To help tackle this, NICE has published draft clinical guidelines on intravenous fluid therapy in adults in hospital.

The draft guideline includes a number of recommendations to help improve training and education. These include that hospitals should establish systems to ensure that all healthcare professionals involved in prescribing and delivering IV fluid therapy are trained on the principles covered in the guideline.

These should then be formally assessed and reassessed at regular intervals to determine competence in a range of areas including assessing the risks benefits and harms of IV fluids, prescribing and administering IV fluids, and monitoring patient response.

NICE also recommends that healthcare professionals should follow certain protocols when prescribing IV fluid therapy. These include remembering the 5 Rs, namely: Resuscitation, Routine maintenance, Replacement, Redistribution and Reassessment.

IV Fluid therapy should be offered as part of a protocol described by a set of algorithms provided in the guideline. These cover the pathway of care from assessment, to replacement and redistribution.

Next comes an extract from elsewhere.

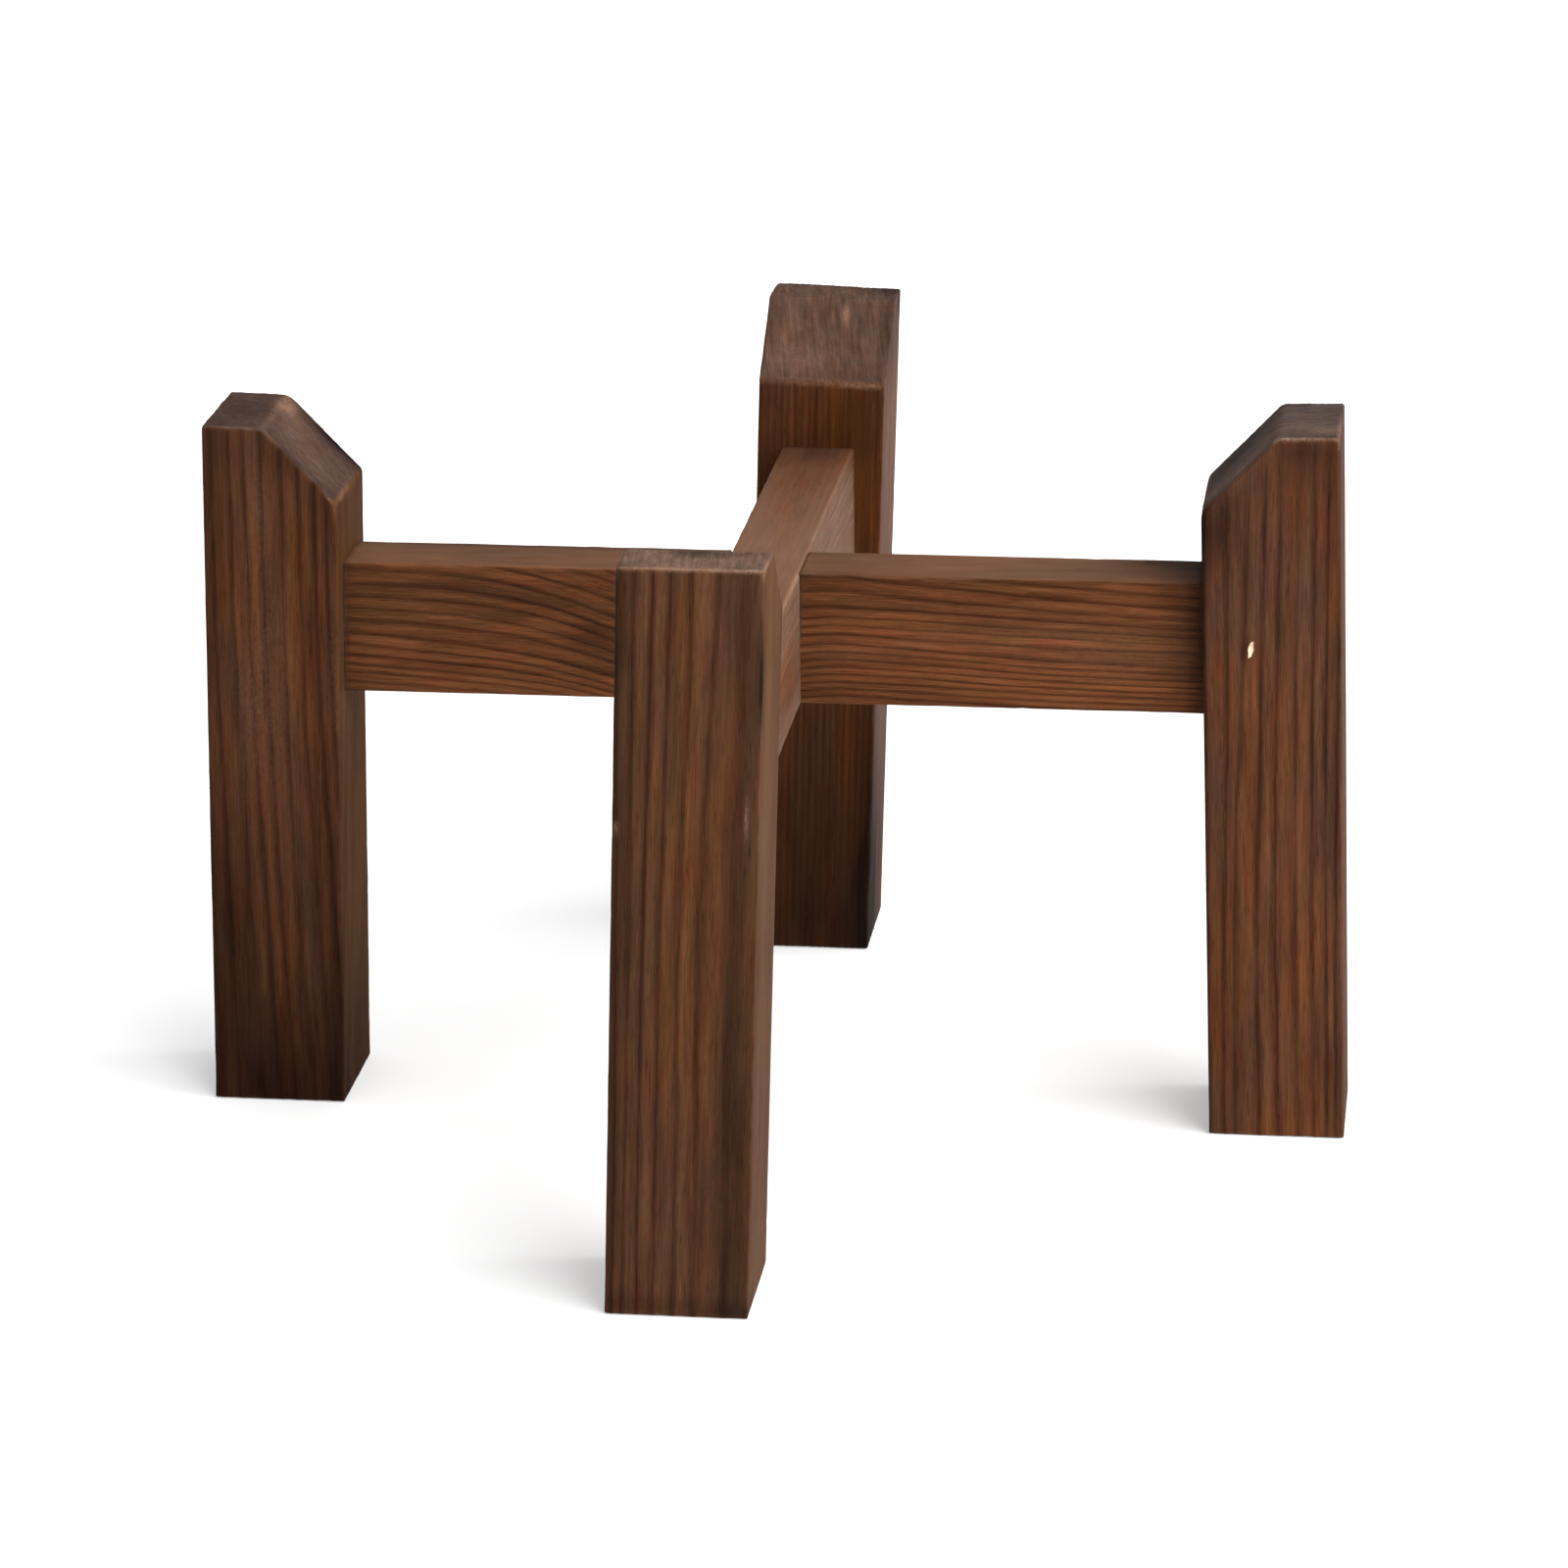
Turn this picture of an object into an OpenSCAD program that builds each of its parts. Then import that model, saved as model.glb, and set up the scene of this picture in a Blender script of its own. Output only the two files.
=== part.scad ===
// Four-post plant stand for a flower pot.
// Two flat rails cross in a flush half-lap. Each rail end carries a stub
// tenon that sits in a blind mortise of a square post and is pinned there
// with one finishing brad. The posts rise above the rails and hold the pot
// between their sloped heads. Millimetres, +Z up, origin on the floor below
// the middle of the left-right rail, front post towards -Y.

/* [Overall size] */
// Clear distance between opposite posts, which takes the pot
clear_w = 254; // [200:1:340]
// Height of the rails' top face above the floor
seat_h = 168; // [90:1:320]
// Height of the posts above the rails' top face
above = 44; // [20:1:90]
// How far right of the left-right rail's middle the front-rear rail crosses it
cross_shift = -2.5; // [-6:0.5:6]

/* [Posts] */
// Side of the square posts
post_w = 40; // [34:0.5:60]
// Depth of the flat part of a post's top, measured from its outer face
top_flat = 18; // [8:0.5:30]
// How far the feet of the left and right posts stand out, in degrees
side_splay = 1.4; // [-3:0.1:3]
// How far the tops of the front and rear posts lean to the right, in degrees
cross_lean = 2.1; // [-3:0.1:3]
// How much the front post's head follows its lean: 0 is a level head
head_follow = 0; // [0:0.1:1]

/* [Hand-cut heights] */
// How much higher the left post's head is than the nominal height
left_extra = -2; // [-4:0.5:4]
// How much higher the right post's head is
right_extra = 1.5; // [-4:0.5:4]
// How much higher the front post's head is
front_extra = 3; // [-4:0.5:4]
// How much higher the rear post's head is
rear_extra = -1; // [-4:0.5:4]

/* [Rails] */
// Thickness of the rails
rail_t = 23; // [16:0.5:30]
// Height of the rails
rail_h = 40; // [26:0.5:60]

/* [Joints] */
// Thickness of the stub tenons
tenon_t = 12; // [6:0.5:14]
// Shoulder above and below each tenon
shoulder = 5; // [2:0.5:8]
// Length of the stub tenons
tenon_l = 24; // [20:0.5:28]
// Glue gap around each tenon and in the half-lap
glue_gap = 0.1; // [0.05:0.05:0.3]

/* [Brads] */
// Diameter of the brads
brad_d = 1.2; // [1:0.1:1.4]
// Diameter of the brads' heads
brad_head_d = 1.6; // [1.6:0.1:2.6]
// Length of the brads
brad_l = 30; // [24:1:31]
// Distance from a post's inner face to its brad
brad_in = 14; // [8:0.5:16]
// Height of the brads above the middle of the rails
brad_up = 2.5; // [-6:0.5:6]

/* [Edges] */
// Width of the eased edges
arris = 1; // [0.4:0.1:2]

/* [Hidden] */

WOOD_POST = "#5b3725";
WOOD_RAIL = "#6a412b";
STEEL = "#a9a49b";

// Distance from the centre to a post's inner face
face_r = clear_w / 2;
// Height of the middle of the rails, where a post's lean pivots
mid_z = seat_h - rail_h / 2;
// Nominal height of a post
post_h = seat_h + above;
// The sloped head falls at 45 degrees where there is room above the rail
slope_run = post_w - top_flat;
slope_drop = min(slope_run, above - 8);
slope_a = atan(slope_drop / slope_run);
// Depth of a blind mortise beyond its tenon
mortise_rest = 1.5;
// Depth of a brad's head below the post's face, and its thickness
brad_sink = 0.8;
brad_head_t = 0.9;
// Extra size of a cutter beyond the solid that it cuts
over = 8;

// Each post: angle around the stand, lean about the Y axis, the side of the
// post that its brad enters, the tilt of its head (in the post's own frame),
// and its extra height
LEFT = [180, side_splay, -1, 0, left_extra];
RIGHT = [0, -side_splay, -1, 0, right_extra];
FRONT = [-90, cross_lean, -1, cross_lean * (1 - head_follow), front_extra];
REAR = [90, cross_lean, 1, 0, rear_extra];

// Where a rail's shoulder meets its post, at the middle of the rail's height
function meet(p) = [face_r * cos(p[0]) + (abs(cos(p[0])) > 0.5 ? 0 : cross_shift),
                    face_r * sin(p[0]), mid_z];

// A w by h section with all four corners cut off by c, centred
module eased_section(w, h, c) {
    polygon([[-w/2 + c, -h/2], [w/2 - c, -h/2], [w/2, -h/2 + c], [w/2, h/2 - c],
             [w/2 - c, h/2], [-w/2 + c, h/2], [-w/2, h/2 - c], [-w/2, -h/2 + c]]);
}

// A section from depth d up to 0 with its two upper corners cut off by c.
// Its sides flare, so that only the post's own section cuts the sides.
module eased_top(w, d, c) {
    f = d / 8;
    polygon([[-w/2 - f, -d], [w/2 + f, -d], [w/2, -c], [w/2 - c, 0],
             [-w/2 + c, 0], [-w/2, -c]]);
}

// From a post's own frame (inner face at x = 0, floor at z = 0) to its place
module place(p) {
    translate(meet(p))
        rotate([0, p[1], 0])
            rotate([0, 0, p[0]])
                translate([0, 0, -mid_z])
                    children();
}

// From a rail end's frame (shoulder at x = 0, rail's middle at z = 0)
module at_rail_end(p) {
    translate(meet(p))
        rotate([0, 0, p[0]])
            children();
}

// Everything below the flat top and the slope, with their edges eased.
// It hangs from the nominal height.
module head() {
    intersection() {
        // top edges along the slope's direction
        translate([-over, 0, post_h])
            rotate([90, 0, 90])
                linear_extrude(height = post_w + 2*over)
                    eased_top(post_w, post_h + 2*over, arris);
        // top edge of the outer face
        translate([0, post_w/2 + 2*over, 0])
            rotate([90, 0, 0])
                linear_extrude(height = post_w + 4*over)
                    polygon([[-over, -2*over], [post_w + over, -2*over],
                             [post_w + over, post_h - arris - over],
                             [post_w - arris, post_h], [-over, post_h]]);
        // sloped head with its own eased edges
        translate([slope_run, 0, post_h])
            rotate([0, -slope_a, 0])
                translate([-2*post_h, 0, 0])
                    rotate([90, 0, 90])
                        linear_extrude(height = 4*post_h)
                            eased_top(post_w, 3*post_h, arris);
    }
}

// The post before its joints, a little too long at the foot
module post_blank(tilt, extra) {
    intersection() {
        // four long edges
        translate([post_w/2, 0, -over])
            linear_extrude(height = post_h + 3*over)
                eased_section(post_w, post_w, arris);
        translate([0, 0, post_h + extra])
            rotate([tilt, 0, 0])
                translate([0, 0, -post_h])
                    head();
    }
}

// The room that a tenon needs in its post
module mortise() {
    translate([-over, -tenon_t/2 - glue_gap, -rail_h/2 + shoulder - glue_gap])
        cube([over + tenon_l + mortise_rest, tenon_t + 2*glue_gap,
              rail_h - 2*shoulder + 2*glue_gap]);
}

// A tenon, rooted 4 mm inside the rail, with its end edges eased
module tenon() {
    h = rail_h - 2*shoulder;
    intersection() {
        translate([-4, -tenon_t/2, -h/2])
            cube([4 + tenon_l, tenon_t, h]);
        translate([0, 0, -h])
            linear_extrude(height = 2*h)
                polygon([[-4, -tenon_t/2], [tenon_l - 1, -tenon_t/2],
                         [tenon_l, -tenon_t/2 + 1], [tenon_l, tenon_t/2 - 1],
                         [tenon_l - 1, tenon_t/2], [-4, tenon_t/2]]);
        translate([0, tenon_t, 0])
            rotate([90, 0, 0])
                linear_extrude(height = 2*tenon_t)
                    polygon([[-4, -h/2], [tenon_l - 1, -h/2],
                             [tenon_l, -h/2 + 1], [tenon_l, h/2 - 1],
                             [tenon_l - 1, h/2], [-4, h/2]]);
    }
}

// Along a brad's axis: z = 0 on the post's face, pointing into the post
module brad_axis(side) {
    translate([brad_in, side * post_w/2, mid_z + brad_up])
        rotate([side * 90, 0, 0])
            children();
}

// A brad driven below the post's face
module brad(p) {
    place(p) brad_axis(p[2]) {
        translate([0, 0, brad_sink])
            cylinder(d = brad_head_d, h = brad_head_t, $fn = 32);
        translate([0, 0, brad_sink])
            cylinder(d = brad_d, h = brad_l - 2, $fn = 32);
        translate([0, 0, brad_sink + brad_l - 2])
            cylinder(d1 = brad_d, d2 = 0.3, h = 2, $fn = 32);
    }
}

// The hole that a brad makes
module brad_hole(p) {
    place(p) brad_axis(p[2]) {
        translate([0, 0, -2])
            cylinder(d = brad_head_d + 0.1, h = 2 + brad_sink + brad_head_t, $fn = 32);
        translate([0, 0, -1])
            cylinder(d = brad_d + 0.1, h = 1 + brad_sink + brad_l + 0.3, $fn = 32);
    }
}

// A finished post, cut level at the floor
module post(p) {
    difference() {
        place(p) post_blank(p[3], p[4]);
        translate([-2*clear_w, -2*clear_w, -4*over])
            cube([4*clear_w, 4*clear_w, 4*over]);
        at_rail_end(p) mortise();
        brad_hole(p);
    }
}

// A rail along X that ends on the inner faces of the posts p and q
module rail(p, q, turn) {
    difference() {
        union() {
            difference() {
                translate([turn == 0 ? 0 : cross_shift, 0, mid_z])
                    rotate([0, 0, turn])
                        rotate([90, 0, 90])
                            translate([0, 0, -face_r - 4])
                                linear_extrude(height = 2*face_r + 8)
                                    eased_section(rail_t, rail_h, arris);
                for (e = [p, q])
                    place(e)
                        translate([0, -post_w, 0])
                            cube([post_w, 2*post_w, post_h + 2*over]);
            }
            for (e = [p, q])
                at_rail_end(e) tenon();
        }
        for (e = [p, q])
            brad_hole(e);
    }
}

// Half-lap cutter across a rail: up = 1 opens the top, up = -1 the underside
module lap(turn, up) {
    translate([cross_shift, 0, mid_z + up * (rail_h/2 + over)/2])
        rotate([0, 0, turn])
            cube([rail_t + 2*glue_gap, rail_t + 2*over, rail_h/2 + over], center = true);
}

module post_left() color(WOOD_POST) post(LEFT);
module post_right() color(WOOD_POST) post(RIGHT);
module post_front() color(WOOD_POST) post(FRONT);
module post_rear() color(WOOD_POST) post(REAR);

// Notched from above: the other rail's top runs through
module rail_left_right() color(WOOD_RAIL)
    difference() {
        rail(LEFT, RIGHT, 0);
        lap(0, 1);
    }

// Notched from below
module rail_front_rear() color(WOOD_RAIL)
    difference() {
        rail(FRONT, REAR, 90);
        lap(90, -1);
    }

module brad_left() color(STEEL) brad(LEFT);
module brad_right() color(STEEL) brad(RIGHT);
module brad_front() color(STEEL) brad(FRONT);
module brad_rear() color(STEEL) brad(REAR);

post_left();
post_right();
post_front();
post_rear();
rail_left_right();
rail_front_rear();
brad_left();
brad_right();
brad_front();
brad_rear();
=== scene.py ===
import math

import bpy
import numpy as np
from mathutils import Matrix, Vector


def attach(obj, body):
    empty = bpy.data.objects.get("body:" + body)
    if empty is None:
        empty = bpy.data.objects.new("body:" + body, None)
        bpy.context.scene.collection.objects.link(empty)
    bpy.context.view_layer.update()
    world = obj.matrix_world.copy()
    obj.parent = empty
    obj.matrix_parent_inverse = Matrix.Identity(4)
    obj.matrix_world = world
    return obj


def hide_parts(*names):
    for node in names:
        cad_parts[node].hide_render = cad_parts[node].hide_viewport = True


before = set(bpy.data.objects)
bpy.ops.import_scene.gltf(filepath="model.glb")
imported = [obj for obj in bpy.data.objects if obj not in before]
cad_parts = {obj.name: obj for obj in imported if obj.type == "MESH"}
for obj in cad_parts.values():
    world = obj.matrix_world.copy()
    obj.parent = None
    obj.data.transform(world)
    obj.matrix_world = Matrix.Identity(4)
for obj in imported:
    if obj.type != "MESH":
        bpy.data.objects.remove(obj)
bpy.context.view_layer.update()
scene = bpy.context.scene

# ---------------------------------------------------------------- sizes, in millimetres
FACE_R = 127.0       # centre to a post's inner face
POST_W = 40.0
POST_H = 212.0
SLOPE = 22.0         # run and drop of the sloped head
RAIL_T = 23.0
RAIL_H = 40.0
SEAT = 168.0
MID = SEAT - RAIL_H / 2
TENON_T, TENON_L, SHOULDER = 12.0, 24.0, 5.0
GAP, REST = 0.1, 1.5
BRAD_IN, BRAD_UP, BRAD_L = 14.0, 2.5, 30.0
BRAD_D, HEAD_D, SINK, HEAD_T = 1.2, 1.6, 0.8, 0.9
CROSS = -2.5         # where the front-rear rail crosses the other, along X

# angle round the stand, lean about the Y axis, side that the brad enters
POSTS = {
    "left": (180.0, 1.4, -1),
    "right": (0.0, -1.4, -1),
    "front": (-90.0, 2.1, -1),
    "rear": (90.0, 2.1, 1),
}
# the front post's head is cut level, so it is tilted in the post's own frame
TILT = {"left": 0.0, "right": 0.0, "front": math.radians(2.1), "rear": 0.0}
# how much higher each post's head is than the nominal height
EXTRA = {"left": -2.0, "right": 1.5, "front": 3.0, "rear": -1.0}


# ---------------------------------------------------------------- small helpers
def rot_y(deg):
    c, s = math.cos(math.radians(deg)), math.sin(math.radians(deg))
    return np.array([[c, 0, s], [0, 1, 0], [-s, 0, c]])


def rot_z(deg):
    c, s = math.cos(math.radians(deg)), math.sin(math.radians(deg))
    return np.array([[c, -s, 0], [s, c, 0], [0, 0, 1]])


def noise(p, size, seed, octaves=1):
    """Smooth noise from -1 to 1 at points p, with lumps of the given size."""
    q = p / np.asarray(size, float) + seed * 17.31
    total, amp, norm = 0.0, 1.0, 0.0
    for o in range(octaves):
        c = np.floor(q).astype(np.int64)
        f = q - c
        f = f * f * (3 - 2 * f)
        v = 0.0
        for dx in (0, 1):
            for dy in (0, 1):
                for dz in (0, 1):
                    h = ((c[:, 0] + dx) * 73856093) ^ ((c[:, 1] + dy) * 19349663) ^ ((c[:, 2] + dz) * 83492791)
                    h = (h ^ (seed * 668265263 + o * 374761393)) & 0xFFFFFFFF
                    h ^= h >> 15
                    h = (h * 2246822519) & 0xFFFFFFFF
                    h ^= h >> 13
                    h = (h * 3266489917) & 0xFFFFFFFF
                    h ^= h >> 16
                    w = (f[:, 0] if dx else 1 - f[:, 0]) * (f[:, 1] if dy else 1 - f[:, 1]) * (f[:, 2] if dz else 1 - f[:, 2])
                    v = v + w * (h / 2147483647.5 - 1)
        total = total + amp * v
        norm += amp
        amp *= 0.5
        q = q * 2.03 + 5.7
    return total / norm


def step(a, b, x):
    t = np.clip((x - a) / (b - a), 0, 1)
    return t * t * (3 - 2 * t)


def blobs(p, spots):
    """Sum of soft blobs: each spot is a centre, a size on each axis and a strength."""
    out = np.zeros(len(p))
    for centre, size, strength in spots:
        r = ((p - np.array(centre, float)) / np.array(size, float)) ** 2
        out += strength * np.exp(-r.sum(1))
    return out


def ticks(lo, hi, pitch, fine=(0.15, 0.35, 0.6, 0.9, 1.25, 1.7, 2.2), extra=()):
    """Grid lines from lo to hi, close together at both ends and round each extra one."""
    out = {lo, hi}
    out |= {lo + f for f in fine} | {hi - f for f in fine}
    a, b = (lo + fine[-1], hi - fine[-1]) if fine else (lo, hi)
    n = max(1, round((b - a) / pitch))
    out |= {a + (b - a) * i / n for i in range(n + 1)}
    for e in extra:
        out = {x for x in out if abs(x - e) > 1.1 or x in (lo, hi)}
        out |= {e + f for f in (-0.9, -0.5, -0.2, 0.0, 0.2, 0.5, 0.9)}
    return np.array(sorted(out))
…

The type of fluid to be administered, and the rate and volume to be administered, should be included in IV fluid prescriptions. The IV fluid management plan should detail the fluid and electrolyte prescription over the next 24 hours.

The draft guideline also recommends that healthcare professionals do not use a type of colloid known as tetrastarches - a starch-based IV fluid. This echoes the findings of a review published earlier this year by the Cochrane Collaboration which claimed that the use of hydroxyethyl starch might increase a patient's chance of dying.

Professor Mark Baker, Director of the Centre for Clinical Practice at NICE, said: "Making sure someone has the right level of fluid in their body is fundamental to good, basic care but this isn't always happening.

"There can be serious consequences if the wrong amount or composition of IV fluids is prescribed. If a person receives too much or too little fluid this can lead to problems like fluid in the lungs, dangerously raised or lowered potassium or sodium levels or nutrients such as glucose; and in some cases, heart failure.

"There is a lack of training in IV fluid management before the healthcare professional is fully qualified; professionals may be overworked and not able to give patients the attention they need; and experts often don't always agree on which IV fluids are best, leading to wide variation in practice. All these things compound the problem."

He added: "The NICE guideline, when published, will represent best practice for the NHS.

"It will support healthcare professionals to provide a quality of care for adult patients that helps to hasten recovery and reduce the likelihood of potentially devastating accidents occurring in the administering and monitoring of intravenous fluid therapy.

"After all, the NHS is in the business of getting people better, not making them worse."

A draft version of the guidelines is now available, as is a form for providing comments on the proposed recommendations.